- Opinion
- 19 Apr 01
The world is full of well-meaning people making things worse. After the murder of the three Quinn children, well-meaners jammed the lines to phone-in programmes with suggestions, for example, that a covered walk-way should be constructed along the length of the Garvaghy Road
The world is full of well-meaning people making things worse.
After the murder of the three Quinn children, well-meaners jammed the lines to phone-in programmes with suggestions, for example, that a covered walk-way should be constructed along the length of the Garvaghy Road and various tableaux and artefacts installed so as to create a “memorial gallery” to all the dead of the Troubles, along which the Portadown District of the Orange Order might march every year, contemplating the whys and wherefores of this, that and the other – the sort of suggestion of which the journalistic equivalent is a thought-piece by Andy Pollak (Irish Times).

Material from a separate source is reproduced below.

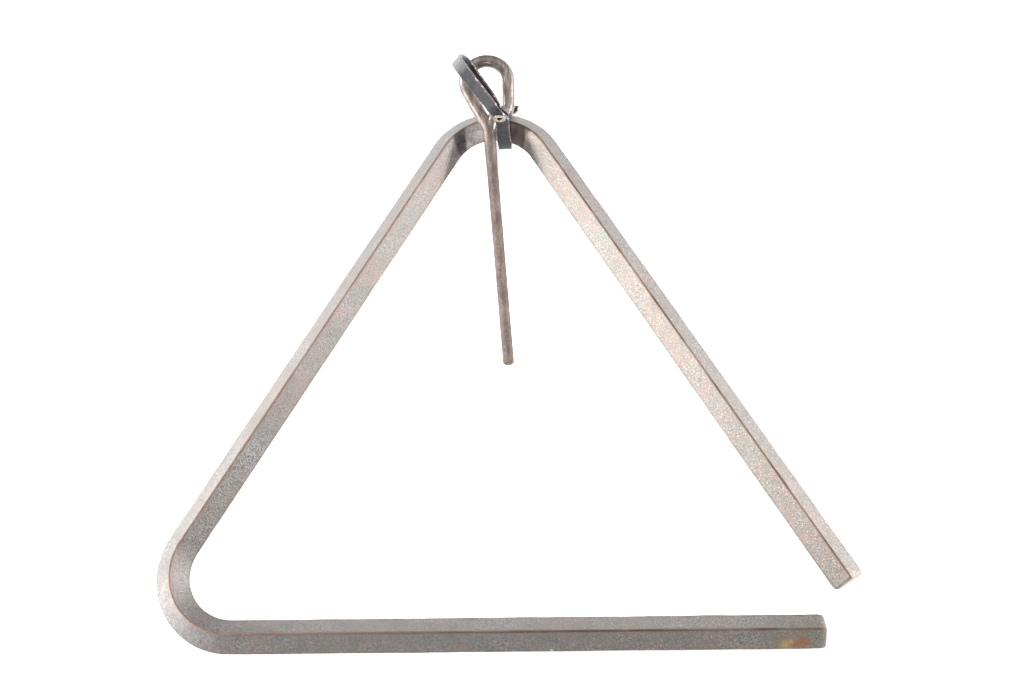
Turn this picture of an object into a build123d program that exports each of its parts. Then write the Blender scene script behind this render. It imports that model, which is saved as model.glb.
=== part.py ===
from build123d import *
import os
from math import asin, cos, degrees, radians, sin, tan

# Yard dinner bell: an open triangle of square steel bar, bent on the diamond, with a leather
# hanger strap looped round its top corner, and a round-rod striker whose eye hangs in the strap.
# It lies on a table. Origin: middle of the whole object, on the table. +X runs along the bottom
# bar towards the open corner, +Y towards the top corner, +Z up from the table.

os.makedirs("parts", exist_ok=True)

# ---- square bar of the triangle ----
bar_size = 12.7
bar_edge_radius = 0.6
bar_end_radius = 0.55
bottom_reach = 352.5
left_side = 369.3
right_reach = 342.6
corner_angle = 59.4
top_angle = 61.9
corner_bend = 31.5
top_bend = 32.2

# ---- round rod of the striker ----
rod_size = 6.35
rod_tip_radius = 1.3
eye_bend = 12.2
eye_rise = 20.2
eye_arm_angle = 27.0
shank_lean = 4.2
shank_length = 132.3
neck_drop = 31.2
neck_bend = 20.0
eye_side = 14.2
closing_bend = 6.5
closing_turn = 70.0
closing_tail = 6.1
striker_slope = 8.05
rod_over_ridge = 4.3
eye_offset = -5.0

# ---- leather strap ----
strap_width = 7.6
leather = 2.0
loop_radius = 10.8
hinge_drop = 0.85
band_offset = 5.0
rear_offset = -0.8
band_lean = 1.8
band_straight = 9.0
band_bend = 8.0
under_bar_arc = 120.0
crossing_start = 245.0
crossing_arc = 50.0
stack_depth = 6.1
stack_low = 22.5
stack_lead = 0.5
rear_bulge = (1.5, 11.5)
rear_bend = 5.0
stack_high = 34.6
hang_root = 4.0
hang_root_radius = 1.6
hang_length = 41.5
hang_fold_radius = 4.4
hang_fold_height = 26.2
hang_throat_radius = 0.4
hang_throat_drop = 0.9

# ---- tubular rivet ----
rivet_height = 29.0
rivet_offset = 3.7
rivet_radius = 2.0
rivet_bore = 1.3
rivet_fit = 0.05
rivet_flange_radius = 3.75
rivet_flange = 0.8

# ---- place of the flat of the bell ----
# The strap passes under the top corner, so the triangle lies with that end raised by a hair:
# its bottom bar and the underside of the strap both touch the table.
half_diagonal = bar_size / 2 * 2 ** 0.5 - bar_edge_radius * (2 ** 0.5 - 1)
strap_low = loop_radius + leather / 2
origin_to_corner = (-194.11, -156.9)
top_x = left_side * cos(radians(corner_angle))
top_y = left_side * sin(radians(corner_angle))
ridge_y = top_y - top_bend / sin(radians(top_angle / 2)) + top_bend
hinge_y = ridge_y - hinge_drop
bend_x = top_x + top_bend / sin(radians(top_angle / 2)) * sin(radians(corner_angle + top_angle / 2 - 90))
tilt = asin((strap_low - half_diagonal) / hinge_y)
lying = Plane(
    origin=(origin_to_corner[0], origin_to_corner[1], half_diagonal * cos(tilt)),
    x_dir=(1, 0, 0),
    z_dir=(0, -sin(tilt), cos(tilt)),
)


def at(x, y, w):
    """A point x along and y up the flat of the bell, and w out of it."""
    return lying.from_local_coords(Vector(x, y, w))


def along(x, y, w):
    """A direction in the flat of the bell."""
    return at(x, y, w) - at(0, 0, 0)


# ---- triangle: one bar, two round bends, the bottom right corner left open ----
right_angle = radians(corner_angle + 180 + top_angle)
right_end = (top_x + right_reach * cos(right_angle), top_y + right_reach * sin(right_angle))
with BuildPart() as triangle_bar:
    with BuildLine(lying) as bar_line:
        FilletPolyline(
            (bottom_reach, 0),
            (0, 0),
            (top_x, top_y),
            right_end,
            radius=[corner_bend, top_bend],
        )
    bar_start = Plane(origin=bar_line.line @ 0, x_dir=along(0, 0, 1), z_dir=bar_line.line % 0)
    with BuildSketch(bar_start):
        RectangleRounded(bar_size, bar_size, bar_edge_radius, rotation=45)
    sweep()
    end_faces = triangle_bar.faces().filter_by(GeomType.PLANE).sort_by(Axis.X)[-2:]
    fillet([edge for face in end_faces for edge in face.edges()], bar_end_radius)
triangle_bar.part.label = "triangle_bar"
export_step(triangle_bar.part, "parts/triangle_bar.step")

# ---- striker: one rod, its upper end bent round into a closed eye ----
slope = radians(striker_slope)
cross_w = half_diagonal + rod_over_ridge
eye_x = bend_x + eye_offset
striker_flat = Plane(
    origin=at(eye_x, ridge_y + eye_rise * cos(slope), cross_w + eye_rise * sin(slope)),
    x_dir=along(1, 0, 0),
    z_dir=along(0, -sin(slope), cos(slope)),
)
arm = radians(eye_arm_angle)
arm_top = (-eye_bend * cos(arm), -eye_bend * sin(arm))
neck = (arm_top[0] + (neck_drop + arm_top[1]) * tan(arm), -neck_drop)
lean = radians(shank_lean)
tip = (neck[0] + shank_length * sin(lean), neck[1] - shank_length * cos(lean))
turn = radians(closing_turn)
closing_centre = (eye_bend - closing_bend, -eye_side)
closing_end = (closing_centre[0] + closing_bend * cos(turn), closing_centre[1] - closing_bend * sin(turn))
tail_end = (closing_end[0] - closing_tail * sin(turn), closing_end[1] - closing_tail * cos(turn))
with BuildPart() as striker:
    with BuildLine(striker_flat) as rod_line:
        FilletPolyline(tip, neck, arm_top, radius=neck_bend)
        CenterArc((0, 0), eye_bend, 180 + eye_arm_angle, -180 - eye_arm_angle)
        Line((eye_bend, 0), (eye_bend, -eye_side))
        CenterArc(closing_centre, closing_bend, 0, -closing_turn)
        Line(closing_end, tail_end)
    tip_point = striker_flat.from_local_coords(Vector(*tip, 0))
    shank_way = striker_flat.from_local_coords(Vector(*neck, 0)) - tip_point
    with BuildSketch(Plane(origin=tip_point, x_dir=along(1, 0, 0).cross(shank_way), z_dir=shank_way)):
        Circle(rod_size / 2)
    sweep()
    fillet(striker.edges().filter_by(GeomType.CIRCLE).sort_by(Axis.Y)[0], rod_tip_radius)
striker.part.label = "striker"
export_step(striker.part, "parts/striker.step")

# ---- hanger strap: a lower loop round the bar and through the eye, and a hanging loop ----
band_x = bend_x + band_offset - strap_width / 2
rear_x = bend_x + rear_offset - strap_width / 2
band_side = Plane(origin=at(band_x, hinge_y, 0), x_dir=along(0, 1, 0), z_dir=along(1, 0, 0))
rear_side = Plane(origin=at(rear_x, hinge_y, 0), x_dir=along(0, 1, 0), z_dir=along(1, 0, 0))
band_top = -loop_radius + band_lean
rear_top = band_top + stack_depth - leather
hang_way = (-0.542, 0.840)
hang_start = (bend_x + band_offset, hinge_y + band_top + stack_depth / 2 - leather / 2)
hang_side = Plane(
    origin=at(
        hang_start[0] - hang_way[1] * strap_width / 2,
        hang_start[1] + hang_way[0] * strap_width / 2,
        0,
    ),
    x_dir=along(hang_way[0], hang_way[1], 0),
    z_dir=along(hang_way[1], -hang_way[0], 0),
)
rivet_axis = Plane(
    origin=at(bend_x + rivet_offset, hinge_y + band_top - leather / 2, rivet_height),
    x_dir=along(1, 0, 0),
    z_dir=along(0, -1, 0),
)
with BuildPart() as hanger_strap:
    # front band, from the rivet down the inside of the bar and under it
    with BuildSketch(band_side):
        with BuildLine():
            FilletPolyline(
                (band_top, stack_high),
                (band_top, stack_low - stack_lead),
                (-loop_radius, band_straight),
                (-loop_radius, 0),
                radius=band_bend,
            )
            CenterArc((0, 0), loop_radius, 180, under_bar_arc)
        trace(line_width=leather)
    extrude(amount=strap_width)
    # crossing from the front band to the rear layer, under the bar
    with BuildSketch(rear_side):
        with BuildLine():
            CenterArc((0, 0), loop_radius, crossing_start, crossing_arc)
        trace(line_width=leather)
    extrude(amount=band_x - rear_x + strap_width)
    # rear layer, up behind the bar, through the striker's eye and over to the rivet
    with BuildSketch(rear_side):
        with BuildLine():
            CenterArc((0, 0), loop_radius, 360 - under_bar_arc, under_bar_arc)
            FilletPolyline(
                (loop_radius, 0),
                (loop_radius + rear_bulge[0], rear_bulge[1]),
                (rear_top, stack_low + stack_lead),
                (rear_top, stack_high),
                radius=rear_bend,
            )
        trace(line_width=leather)
    extrude(amount=strap_width)
    # the three layers that the rivet holds together
    with BuildSketch(band_side):
        with Locations(((band_top + rear_top) / 2, (stack_low + stack_high) / 2)):
            Rectangle(stack_depth, stack_high - stack_low)
    extrude(amount=strap_width)
    # hanging loop, over the top of the stack and down on to the striker's eye
    with BuildSketch(hang_side):
        with Locations((hang_root, stack_high)):
            Circle(hang_root_radius)
        with Locations((hang_length, hang_fold_height)):
            Circle(hang_fold_radius + leather / 2)
        make_hull()
    extrude(amount=strap_width)
    with BuildSketch(hang_side):
        with Locations((hang_root + stack_depth, stack_high - hang_throat_drop)):
            Circle(hang_throat_radius)
        with Locations((hang_length, hang_fold_height)):
            Circle(hang_fold_radius - leather / 2)
        make_hull()
    extrude(amount=strap_width, mode=Mode.SUBTRACT)
    with BuildSketch(rivet_axis):
        Circle(rivet_radius + rivet_fit)
    extrude(amount=-stack_depth, mode=Mode.SUBTRACT)
hanger_strap.part.label = "hanger_strap"
export_step(hanger_strap.part, "parts/hanger_strap.step")

# ---- tubular rivet: a short tube through the layers, with a rolled flange on each face ----
with BuildPart() as tubular_rivet:
    with BuildSketch(rivet_axis):
        Circle(rivet_radius)
        Circle(rivet_bore, mode=Mode.SUBTRACT)
    extrude(amount=-stack_depth)
    with BuildSketch(rivet_axis, rivet_axis.offset(-stack_depth - rivet_flange)):
        Circle(rivet_flange_radius)
        Circle(rivet_bore, mode=Mode.SUBTRACT)
    extrude(amount=rivet_flange)
tubular_rivet.part.label = "tubular_rivet"
export_step(tubular_rivet.part, "parts/tubular_rivet.step")
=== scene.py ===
from math import atan2, cos, degrees, pi, radians, sin, tan

import bmesh
import bpy
import numpy as np
from mathutils import Matrix, Vector, noise


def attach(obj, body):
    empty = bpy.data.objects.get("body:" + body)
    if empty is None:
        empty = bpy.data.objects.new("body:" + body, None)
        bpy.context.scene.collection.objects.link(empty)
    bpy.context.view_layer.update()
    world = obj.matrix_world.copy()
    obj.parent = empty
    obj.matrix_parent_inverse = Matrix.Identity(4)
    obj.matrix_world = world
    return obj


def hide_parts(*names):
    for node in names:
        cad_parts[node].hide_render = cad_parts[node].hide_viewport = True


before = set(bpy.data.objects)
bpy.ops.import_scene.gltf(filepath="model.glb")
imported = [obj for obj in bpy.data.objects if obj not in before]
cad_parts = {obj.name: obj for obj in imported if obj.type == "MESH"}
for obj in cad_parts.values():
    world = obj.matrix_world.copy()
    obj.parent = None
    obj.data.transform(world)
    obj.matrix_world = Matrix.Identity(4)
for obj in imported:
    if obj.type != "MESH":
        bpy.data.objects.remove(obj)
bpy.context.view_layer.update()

# ---- sizes in mm, as in part.py, apart from RIGHT, which is 1 mm longer here ----
BAR = 12.7
HALF_DIAGONAL = 8.7317
BOTTOM = 352.5
LEFT = 369.3
RIGHT = 343.6
CORNER = radians(59.4)
TOP = radians(61.9)
BEND_LOW = 31.5
BEND_TOP = 32.2
TILT = radians(0.6134)
ORIGIN = np.array((-194.11, -156.9, 8.7312))
BEND_X = 188.371
RIDGE_Y = 287.461
CROSS_W = 13.032
RIVET_CENTRE = (BEND_X + 3.7, RIDGE_Y, 29.0)
EX = np.array((1.0, 0.0, 0.0))
EY = np.array((0.0, cos(TILT), sin(TILT)))
EZ = np.array((0.0, -sin(TILT), cos(TILT)))


def lie(points):
    """Points in mm on the flat of the bell, as metres in the row frame."""
    p = np.asarray(points, float).reshape(-1, 3)
    return (ORIGIN + p[:, :1] * EX + p[:, 1:2] * EY + p[:, 2:3] * EZ) / 1000


def unit(v):
    v = np.asarray(v, float)
    return v / np.linalg.norm(v, axis=-1, keepdims=True)


def rough(p, scale, seed=0.0):
    """Smooth noise, about -1 to 1, at a point in mm."""
    return noise.noise(Vector((p[0] / scale + seed, p[1] / scale - seed, p[2] / scale + 2 * seed)))


# ---- paths ----
def fillet_path(points, radii, step):
    """Straight runs joined by tangent arcs, sampled every step mm."""
    pts = [np.array(p, float) for p in points]
    runs = []
    start = pts[0]
    for i in range(1, len(pts) - 1):
        a = unit(pts[i - 1] - pts[i])
        b = unit(pts[i + 1] - pts[i])
        half = np.arccos(np.clip(a @ b, -1, 1)) / 2
        r = radii[i - 1]
        cut = r / tan(half)
        p, q = pts[i] + a * cut, pts[i] + b * cut
        middle = pts[i] + unit(a + b) * r / sin(half)
        runs.append(("line", start, p))
        runs.append(("arc", p, q, middle, r, pi - 2 * half))
        start = q
    runs.append(("line", start, pts[-1]))
    out = []
    for run in runs:
        if run[0] == "line":
            n = max(2, int(np.linalg.norm(run[2] - run[1]) / step))
            out += [run[1] + (run[2] - run[1]) * k / n for k in range(n)]
        else:
            _, p, q, middle, r, sweep = run
            n = max(4, int(r * sweep / step))
            u = (p - middle) / r
            v = unit((q - middle) - ((q - middle) @ u) * u)
            out += [middle + r * (u * cos(sweep * k / n) + v * sin(sweep * k / n)) for k in range(n)]
    out.append(pts[-1])
    return np.array(out)


def smooth_path(stations, steps):
    """A smooth curve through rows of numbers, steps points to each gap."""
    s = np.array(stations, float)
    s = np.vstack((2 * s[0] - s[1], s, 2 * s[-1] - s[-2]))
    out = []
    for i in range(1, len(s) - 2):
        for k in range(steps):
            t = k / steps
            out.append(
                0.5 * (
                    2 * s[i] + (s[i + 1] - s[i - 1]) * t
                    + (2 * s[i - 1] - 5 * s[i] + 4 * s[i + 1] - s[i + 2]) * t ** 2
                    + (3 * s[i] - s[i - 1] - 3 * s[i + 1] + s[i + 2]) * t ** 3
                )
            )
    out.append(s[-2])
    return np.array(out)


def tangents(path):
    return unit(np.gradient(path, axis=0))


def lengths(path):
    return np.concatenate(([0], np.cumsum(np.linalg.norm(np.diff(path, axis=0), axis=1))))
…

A more interesting suggestion came in a call to Radio Foyle: wouldn’t it be apt for the Orange Order to erect a memorial to the three children, so as to give permanent expression to the Order’s feelings about their deaths?
What words might most appropriately be carved into a such a monument? Remembering the huge banner displayed at Drumcree advising “Croppies lie down!”, perhaps a chorus of the traditional ballad from whence the phrase comes?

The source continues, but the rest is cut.